If my math checks out they should have emerged around June 6th or 7th. Today (June 10th) I checked in to see if the queen was laying and found the 2nd brood box mostly honey bound and the first box had a fair bit of honey but I could not find any eggs anywhere. As I was about to close up the hive I hear some piping and see a dark queen having her leg pulled by several bees. I watched this happen again with 2 light colored queens as well. Thoroughly confused I caged up one light colored queen by herself. Afterwards I witnessed a light colored queen on the front of the hive enter the hive entrance. 

So there are atleast 2 queens still in the hive. 1 is caged in a cool, dark place right now. I was under the impression that once a queen emerged they would rid the hive of other queens. Is this not true? Secondly what should I do with this caged queen? Am I safe to make a split with her?

Dark Queen: https://i.imgur.com/WRZwQbg.png

Light Queen: https://i.imgur.com/H4aMFHw.png


----------



## JWPalmer (May 1, 2017)

Too soon for the queens to be mated and laying eggs. The one in the cage is probably still a virgin and you caught her while she was doing an orientation flight. You could try making a split with her but it may be too late. If you do, do you have another yard you could take her to?


----------



## ffrtsaxk (Jul 17, 2017)

If one queen doesn't kill the other, they will most likely swarm and probably very soon. The workers will pull on or be aggressive to virgins for a number of reasons including: trying to drag one out to swarm, not liking the scent of the virgin and thinking she is a foreign bee, trying to keep virgins separated so they can swarm.


----------



## twc7 (Oct 15, 2018)

I do have another yard I can move the split to. So I will attempt a split tomorrow.
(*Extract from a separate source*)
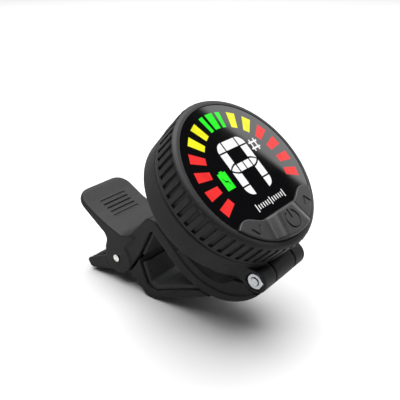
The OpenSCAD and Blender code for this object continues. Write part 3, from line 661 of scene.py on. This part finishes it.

Since she is a virgin queen should I still leave her in the cage with the new bees for 3 days or so or release her directly?


----------



## JWPalmer (May 1, 2017)

She has been caged in the same hive, direct release. If she has been out of the hive, or you are using a different hive, smoke them and then direct release. Virgins have very weak pheromones until they are mated so are usually just ignored in my experience.


----------



## twc7 (Oct 15, 2018)

So I made the split and they didn't attack the queen immediately after I put her in so that's a good sign I suppose. So now my question is what is the approximate timeline for queens after they emerge from the cell at day 16? It seems that my previous knowledge of that is where my mistake was made.


----------



## BroncoVol74 (Jul 12, 2016)

Like JW said. You can direct release with no problem. I direct release virgins all the time with no problem. I actually prefer to direct release because I can inspect the queen for any deformities and mark them for better ability to keep track of what is happening with mating queens.


----------



## JWPalmer (May 1, 2017)

You need to give her at least two weeks before not seeing eggs could be a cause for concern. I like to give them three weeks and then look for larvae which are much easier to see.


----------